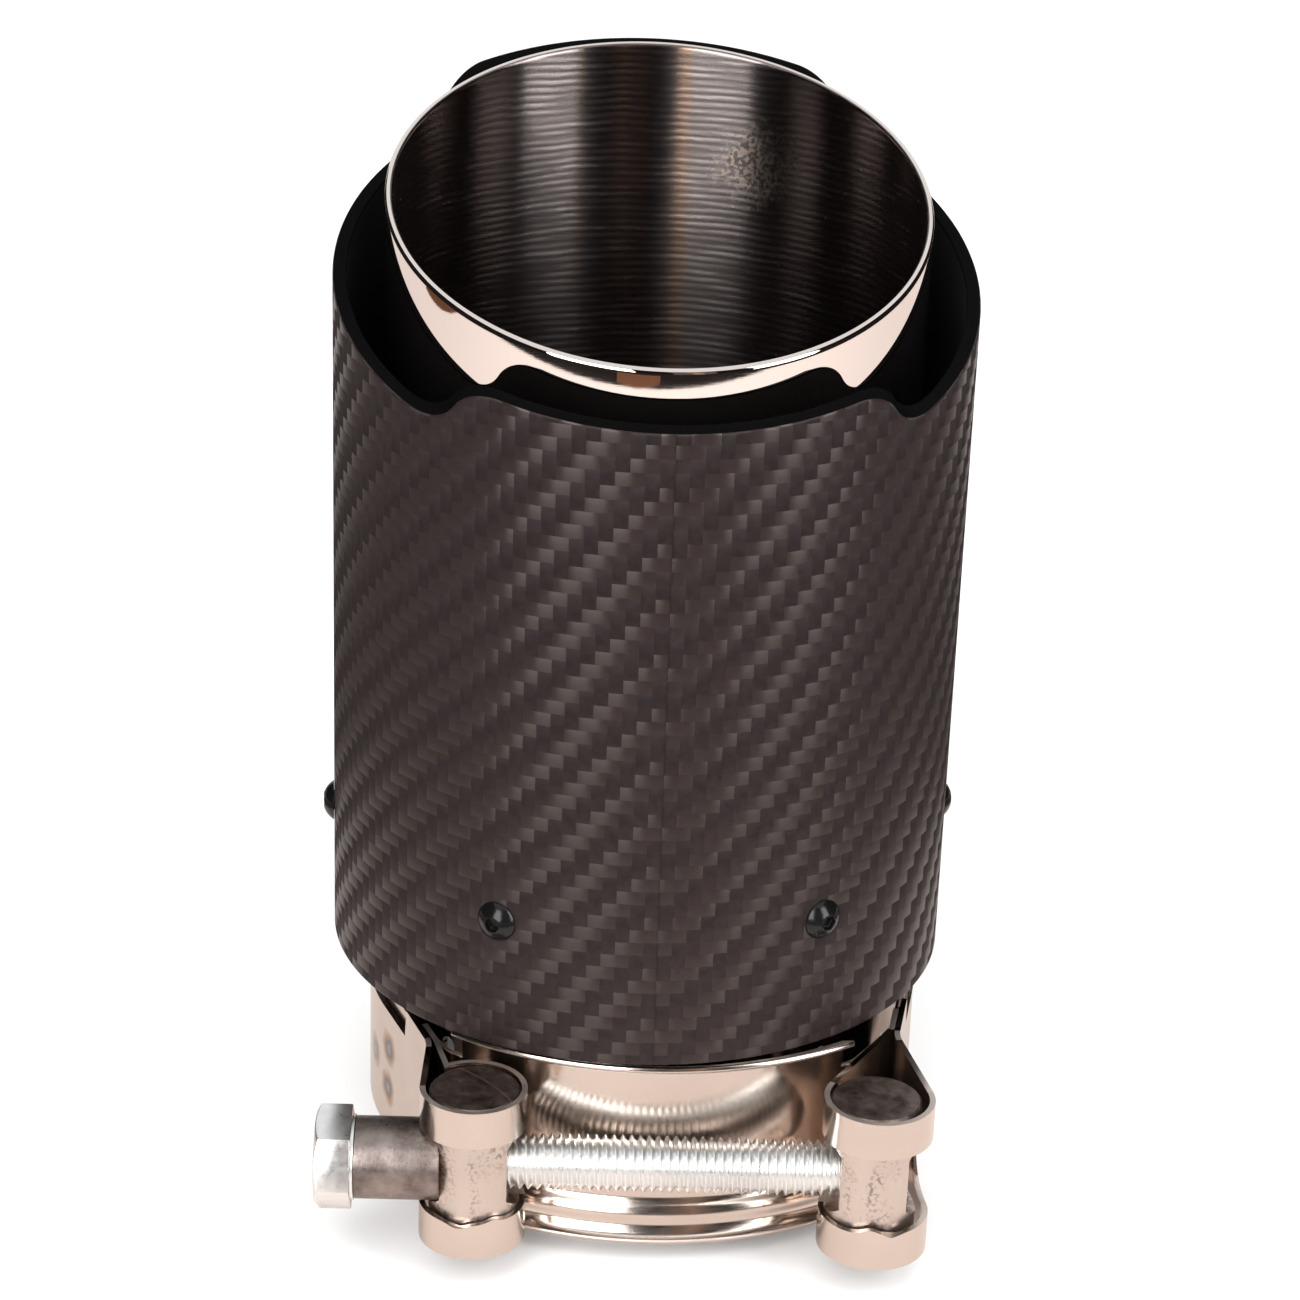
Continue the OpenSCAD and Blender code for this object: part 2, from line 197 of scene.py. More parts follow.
def standing(bm, foot, tall):
    # a wall card on a line of vertices along its foot
    edges = [bm.edges.new(pair) for pair in zip(foot, foot[1:])]
    made = bmesh.ops.extrude_edge_only(bm, edges=edges)["geom"]
    bmesh.ops.translate(bm, verts=madeVerts(made), vec=(0, 0, tall * mm))


def addReflections():
    room, top, shade, boxes = (studio[key] for key in ("room", "tableTop", "tableShade", "brownBoxes"))
    bm = bmesh.new()
    bmesh.ops.create_grid(bm, x_segments=1, y_segments=1, size=room["away"] * mm,
                          matrix=Matrix.Translation((0, 0, room["up"] * mm)))
    foot = ((-room["back"], -room["away"]), (room["away"], -room["away"]), (room["away"], room["away"]),
            (-room["back"], room["away"]))
    standing(bm, [bm.verts.new((x * mm, y * mm, 0)) for x, y in foot], room["tall"])
    addCard("darkRoom", room["colour"], bm)
    bm = bmesh.new()
    bmesh.ops.create_circle(bm, cap_ends=True, segments=96, radius=top["radius"] * mm,
                            matrix=Matrix.Translation((-top["back"] * mm, 0, top["up"] * mm)))
    addCard("tableTop", top["colour"], bm)
    bm = bmesh.new()
    side = [bm.verts.new((r * mm, 0, shade["up"] * mm)) for r in (shade["near"], shade["far"])]
    bmesh.ops.spin(bm, geom=side + [bm.edges.new(side)], cent=(0, 0, 0), axis=(0, 0, 1), angle=2 * pi,
                   steps=64, use_merge=True, use_duplicate=False)
    addCard("tableShade", shade["colour"], bm)
    bm = bmesh.new()
    for start, end, near, far in boxes["spans"]:
        corners = ((near, start), (far, start), (far, end), (near, end))
        bm.faces.new([bm.verts.new((r * cos(radians(a)) * mm, r * sin(radians(a)) * mm, boxes["up"] * mm))
                      for r, a in corners])
    addCard("brownBoxes", boxes["colour"], bm)
    for number, (start, end, colour) in enumerate(studio["wallStrips"]):
        away = room["away"] - studio["stripsInFront"] * (number + 1)
        bm = bmesh.new()
        foot = [bm.verts.new((away * mm, away * tan(radians(a)) * mm, 0)) for a in (start, end)]
        standing(bm, foot, room["tall"])
        addCard("wallStrip%d" % number, colour, bm)


addSky()
addSoftboxes()
addFloor()
addReflections()
bpy.context.scene.view_settings.view_transform = "Standard"
print("studio lit")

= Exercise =
Repeat the data above, word for word.

= Task solution =
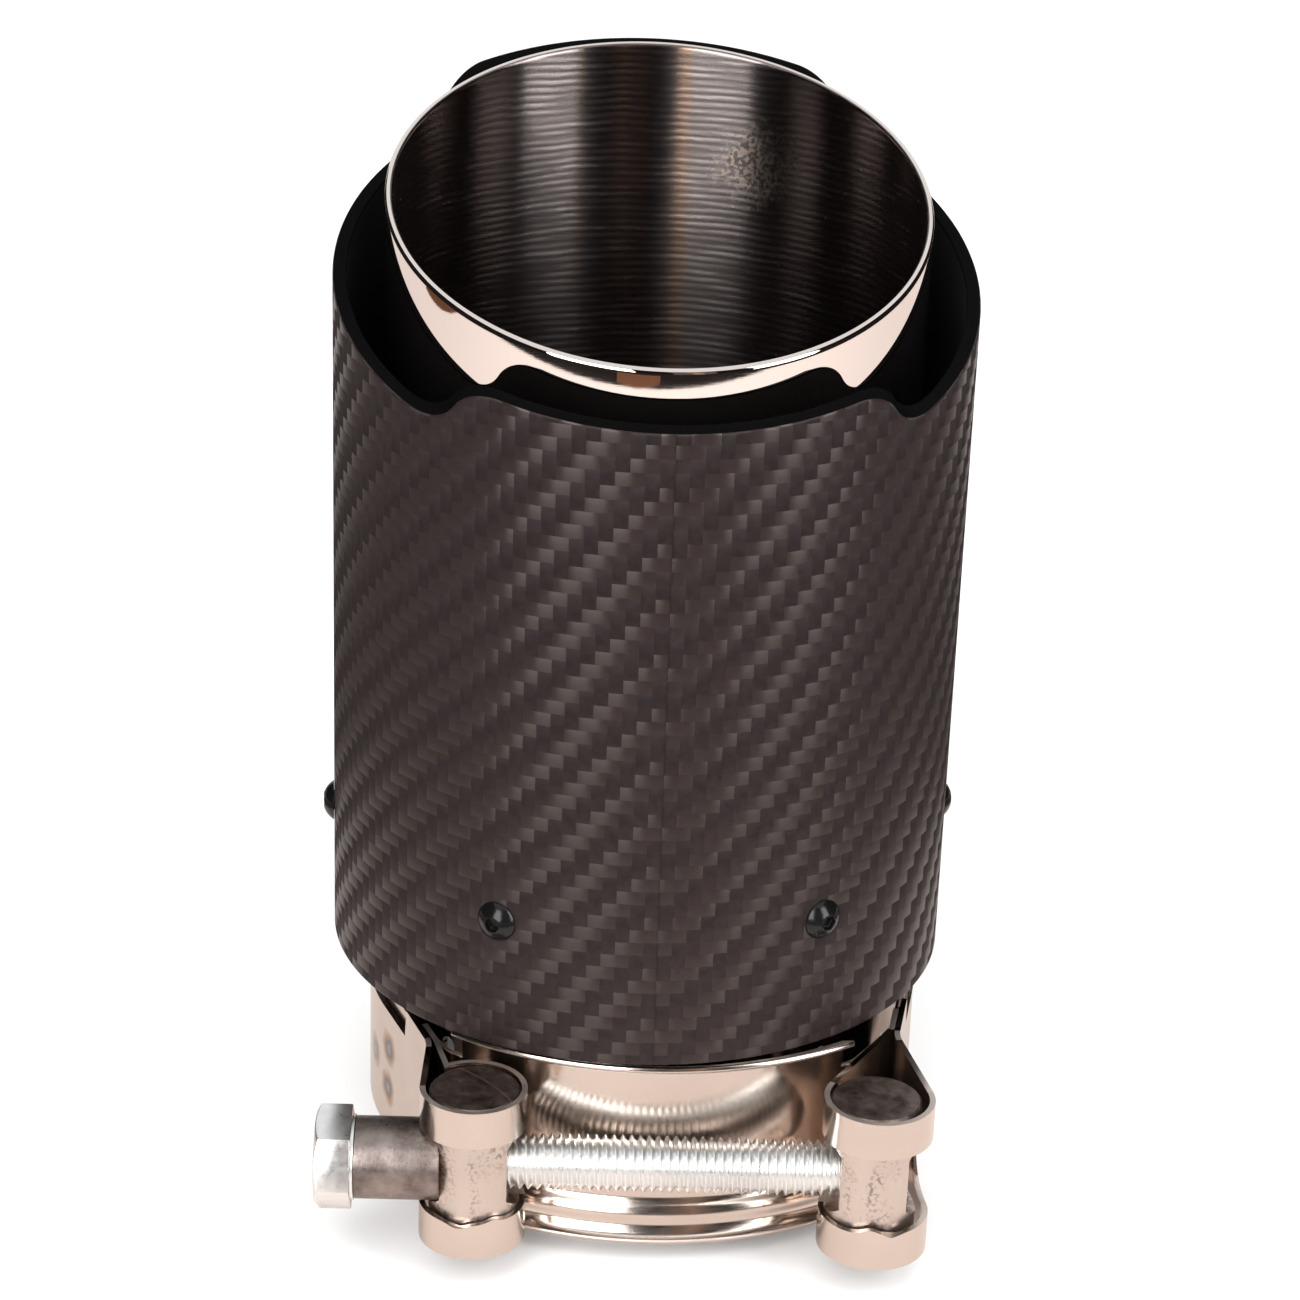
Continue the OpenSCAD and Blender code for this object: part 2, from line 197 of scene.py. More parts follow.
def standing(bm, foot, tall):
    # a wall card on a line of vertices along its foot
    edges = [bm.edges.new(pair) for pair in zip(foot, foot[1:])]
    made = bmesh.ops.extrude_edge_only(bm, edges=edges)["geom"]
    bmesh.ops.translate(bm, verts=madeVerts(made), vec=(0, 0, tall * mm))


def addReflections():
    room, top, shade, boxes = (studio[key] for key in ("room", "tableTop", "tableShade", "brownBoxes"))
    bm = bmesh.new()
    bmesh.ops.create_grid(bm, x_segments=1, y_segments=1, size=room["away"] * mm,
                          matrix=Matrix.Translation((0, 0, room["up"] * mm)))
    foot = ((-room["back"], -room["away"]), (room["away"], -room["away"]), (room["away"], room["away"]),
            (-room["back"], room["away"]))
    standing(bm, [bm.verts.new((x * mm, y * mm, 0)) for x, y in foot], room["tall"])
    addCard("darkRoom", room["colour"], bm)
    bm = bmesh.new()
    bmesh.ops.create_circle(bm, cap_ends=True, segments=96, radius=top["radius"] * mm,
                            matrix=Matrix.Translation((-top["back"] * mm, 0, top["up"] * mm)))
    addCard("tableTop", top["colour"], bm)
    bm = bmesh.new()
    side = [bm.verts.new((r * mm, 0, shade["up"] * mm)) for r in (shade["near"], shade["far"])]
    bmesh.ops.spin(bm, geom=side + [bm.edges.new(side)], cent=(0, 0, 0), axis=(0, 0, 1), angle=2 * pi,
                   steps=64, use_merge=True, use_duplicate=False)
    addCard("tableShade", shade["colour"], bm)
    bm = bmesh.new()
    for start, end, near, far in boxes["spans"]:
        corners = ((near, start), (far, start), (far, end), (near, end))
        bm.faces.new([bm.verts.new((r * cos(radians(a)) * mm, r * sin(radians(a)) * mm, boxes["up"] * mm))
                      for r, a in corners])
    addCard("brownBoxes", boxes["colour"], bm)
    for number, (start, end, colour) in enumerate(studio["wallStrips"]):
        away = room["away"] - studio["stripsInFront"] * (number + 1)
        bm = bmesh.new()
        foot = [bm.verts.new((away * mm, away * tan(radians(a)) * mm, 0)) for a in (start, end)]
        standing(bm, foot, room["tall"])
        addCard("wallStrip%d" % number, colour, bm)


addSky()
addSoftboxes()
addFloor()
addReflections()
bpy.context.scene.view_settings.view_transform = "Standard"
print("studio lit")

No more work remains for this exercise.